Contact Information: phone 620.235.4864 / fax 620.235.4194 / e-mail
Dr. Mandy Peak
Recognition of foreign antigens in the human immune system is primarily performed by the B and T cell receptors. The genes encoding the antigen-binding receptors are produced in a functional form during specific stages of lymphocyte development through a specific DNA rearrangement process referred to as V(D)J recombination. This results in somatic rearrangement of the gene segments that encode the variable regions of B-cell and T-cell receptors. Two lymphoid specific proteins, RAG1 and RAG2, initiate V(D)J recombination by introducing DNA double-strand breaks between each selected gene segment and their bordering recombination signal sequence (RSS) in a two step mechanism, in which the DNA is first nicked followed by hairpin formation. Mutations in either RAG protein that disrupt catalytic activity result in fatal immunodeficiency diseases, including SCID.

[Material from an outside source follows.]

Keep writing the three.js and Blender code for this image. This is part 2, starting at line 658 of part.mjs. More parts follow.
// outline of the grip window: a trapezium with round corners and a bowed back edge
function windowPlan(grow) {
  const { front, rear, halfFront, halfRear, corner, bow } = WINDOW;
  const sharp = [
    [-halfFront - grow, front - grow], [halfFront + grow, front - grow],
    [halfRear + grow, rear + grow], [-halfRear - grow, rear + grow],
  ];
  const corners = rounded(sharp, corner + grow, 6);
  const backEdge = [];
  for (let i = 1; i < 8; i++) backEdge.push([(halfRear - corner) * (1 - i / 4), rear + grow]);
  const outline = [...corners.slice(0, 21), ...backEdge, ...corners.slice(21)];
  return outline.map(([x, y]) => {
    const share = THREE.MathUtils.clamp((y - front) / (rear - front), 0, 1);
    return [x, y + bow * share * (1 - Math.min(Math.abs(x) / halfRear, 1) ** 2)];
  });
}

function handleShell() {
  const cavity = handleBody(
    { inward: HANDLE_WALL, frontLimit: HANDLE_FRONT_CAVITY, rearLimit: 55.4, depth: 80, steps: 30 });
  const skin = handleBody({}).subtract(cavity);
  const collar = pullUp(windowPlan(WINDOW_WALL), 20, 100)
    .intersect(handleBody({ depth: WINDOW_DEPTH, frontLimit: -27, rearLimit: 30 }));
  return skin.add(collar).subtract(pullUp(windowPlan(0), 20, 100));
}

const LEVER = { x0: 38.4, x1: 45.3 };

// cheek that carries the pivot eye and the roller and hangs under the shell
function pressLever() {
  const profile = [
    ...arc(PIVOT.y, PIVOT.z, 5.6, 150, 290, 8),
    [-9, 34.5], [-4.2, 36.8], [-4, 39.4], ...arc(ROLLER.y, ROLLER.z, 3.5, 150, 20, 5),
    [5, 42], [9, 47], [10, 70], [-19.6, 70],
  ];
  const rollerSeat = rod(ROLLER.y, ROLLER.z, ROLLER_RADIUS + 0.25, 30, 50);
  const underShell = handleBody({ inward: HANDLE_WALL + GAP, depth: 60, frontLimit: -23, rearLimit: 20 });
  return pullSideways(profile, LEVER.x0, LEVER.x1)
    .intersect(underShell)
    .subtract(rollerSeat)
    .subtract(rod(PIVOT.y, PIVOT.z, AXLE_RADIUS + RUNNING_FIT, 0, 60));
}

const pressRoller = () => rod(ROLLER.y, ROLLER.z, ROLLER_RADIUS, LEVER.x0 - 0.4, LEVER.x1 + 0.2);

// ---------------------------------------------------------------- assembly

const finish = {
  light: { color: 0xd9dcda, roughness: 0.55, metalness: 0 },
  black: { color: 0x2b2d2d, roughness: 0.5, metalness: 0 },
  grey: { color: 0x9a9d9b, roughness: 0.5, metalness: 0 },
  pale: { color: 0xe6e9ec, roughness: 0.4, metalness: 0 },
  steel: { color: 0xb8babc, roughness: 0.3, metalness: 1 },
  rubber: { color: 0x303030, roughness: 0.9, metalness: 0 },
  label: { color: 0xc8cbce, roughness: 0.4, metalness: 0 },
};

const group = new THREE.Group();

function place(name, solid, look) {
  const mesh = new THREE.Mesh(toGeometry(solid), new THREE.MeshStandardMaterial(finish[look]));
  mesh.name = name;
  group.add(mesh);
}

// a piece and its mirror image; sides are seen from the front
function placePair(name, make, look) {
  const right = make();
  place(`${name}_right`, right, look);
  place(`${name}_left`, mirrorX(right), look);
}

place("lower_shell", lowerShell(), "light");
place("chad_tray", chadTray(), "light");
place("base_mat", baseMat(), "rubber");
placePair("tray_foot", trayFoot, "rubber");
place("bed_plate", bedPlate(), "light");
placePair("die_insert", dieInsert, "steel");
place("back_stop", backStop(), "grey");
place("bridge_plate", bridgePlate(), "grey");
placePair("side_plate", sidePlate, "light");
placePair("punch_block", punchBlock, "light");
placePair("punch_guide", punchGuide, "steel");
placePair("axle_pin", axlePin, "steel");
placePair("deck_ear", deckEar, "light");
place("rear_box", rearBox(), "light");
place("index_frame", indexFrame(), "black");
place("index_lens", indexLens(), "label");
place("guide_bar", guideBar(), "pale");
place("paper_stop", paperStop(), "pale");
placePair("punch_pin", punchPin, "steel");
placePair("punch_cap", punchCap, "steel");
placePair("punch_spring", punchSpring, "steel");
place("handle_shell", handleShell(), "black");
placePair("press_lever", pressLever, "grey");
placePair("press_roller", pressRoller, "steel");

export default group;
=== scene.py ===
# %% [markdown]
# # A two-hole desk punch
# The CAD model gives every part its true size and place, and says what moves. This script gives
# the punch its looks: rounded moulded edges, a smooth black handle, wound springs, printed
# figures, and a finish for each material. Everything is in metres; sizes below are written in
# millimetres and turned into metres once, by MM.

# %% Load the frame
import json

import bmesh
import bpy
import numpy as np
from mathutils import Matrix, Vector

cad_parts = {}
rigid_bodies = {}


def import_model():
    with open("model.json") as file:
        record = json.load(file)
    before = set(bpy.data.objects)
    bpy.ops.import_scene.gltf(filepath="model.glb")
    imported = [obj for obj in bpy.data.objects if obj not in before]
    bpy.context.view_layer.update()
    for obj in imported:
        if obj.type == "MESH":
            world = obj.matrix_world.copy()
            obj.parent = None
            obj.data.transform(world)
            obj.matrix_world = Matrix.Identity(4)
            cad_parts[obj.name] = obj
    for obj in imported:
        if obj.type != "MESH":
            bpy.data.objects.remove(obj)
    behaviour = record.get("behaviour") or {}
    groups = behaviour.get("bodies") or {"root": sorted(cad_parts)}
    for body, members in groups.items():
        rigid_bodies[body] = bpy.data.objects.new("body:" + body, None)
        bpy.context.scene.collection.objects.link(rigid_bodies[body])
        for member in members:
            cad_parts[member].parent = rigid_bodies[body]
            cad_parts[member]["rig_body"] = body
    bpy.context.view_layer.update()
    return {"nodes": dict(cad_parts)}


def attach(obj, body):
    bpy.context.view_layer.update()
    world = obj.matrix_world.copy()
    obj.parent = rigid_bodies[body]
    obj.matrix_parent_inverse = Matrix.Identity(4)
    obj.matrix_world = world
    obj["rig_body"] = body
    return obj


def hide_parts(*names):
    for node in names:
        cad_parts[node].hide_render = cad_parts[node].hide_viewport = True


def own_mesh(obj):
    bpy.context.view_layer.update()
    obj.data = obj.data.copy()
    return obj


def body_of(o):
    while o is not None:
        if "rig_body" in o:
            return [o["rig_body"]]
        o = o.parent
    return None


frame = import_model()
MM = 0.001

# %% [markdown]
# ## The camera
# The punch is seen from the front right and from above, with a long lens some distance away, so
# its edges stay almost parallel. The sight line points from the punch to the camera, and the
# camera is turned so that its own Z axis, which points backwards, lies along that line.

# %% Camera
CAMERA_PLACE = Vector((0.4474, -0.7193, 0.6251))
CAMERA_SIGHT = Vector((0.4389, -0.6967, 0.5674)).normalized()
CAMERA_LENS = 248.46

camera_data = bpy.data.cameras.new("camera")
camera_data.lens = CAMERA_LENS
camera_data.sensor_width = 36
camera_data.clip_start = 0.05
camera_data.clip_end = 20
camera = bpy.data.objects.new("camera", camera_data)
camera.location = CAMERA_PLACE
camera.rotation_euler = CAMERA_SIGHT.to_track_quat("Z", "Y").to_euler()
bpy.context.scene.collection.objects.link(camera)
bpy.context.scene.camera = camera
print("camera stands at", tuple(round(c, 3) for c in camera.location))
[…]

Our interests continue at the molecular level and we utilize biochemical methods to further interpret the protein-DNA interactions of RAG1 with the RSS. We will employ photo-crosslinking assays to determine the DNA nucleotides in the RSS heptamer that interact with RAG1 in the presence and absence of RAG2. Overall, these studies will provide important insight into the V(D)J recombination reaction, specifically that significant interaction of the RSS heptamer with RAG1 and to further elucidate the function of RAG1 and RAG2.
Contact Information: phone 620.235.6541 / fax 620.235.4194 / e-mail
Dr. Xiaolu Wu
Research efforts in my lab focus on the highly pathogenic avian influenza virus H5N1, also known as bird flu virus. Different with other influenza virus strains that cause season flu with a mortality rate at 0.1%, influenza virus H5N1 is highly lethal in humans and has a mortality rate of over 60%. Currently, the transmission of H5N1 is limited to direct contact with infected poultry. However, due to the high mutation rate of influenza virus, it is predicted that the appearance of mutated H5N1 strain which may transmit from human to human and lead to a global pandemic is a just a matter of time. Experts estimate that 7 million to 1.5 billion people worldwide would die from such a pandemic. Moreover, there is no effective vaccine against this virus for human, and appearance of drug-resistant strains of H5N1 indicates that novel therapeutic treatments are urgently needed. My lab aims to screen libraries of small compounds to identify potential inhibitors against H5N1 infection. We have set up a tissue culture system in which human 293T cells are employed to generate surrogate influenza viruses that can be safely used in research. We are currently working on testing the effect of the compounds on viral infectivity with luciferase assay. Identified compounds will form the bases for optimization and validation for drug discovery.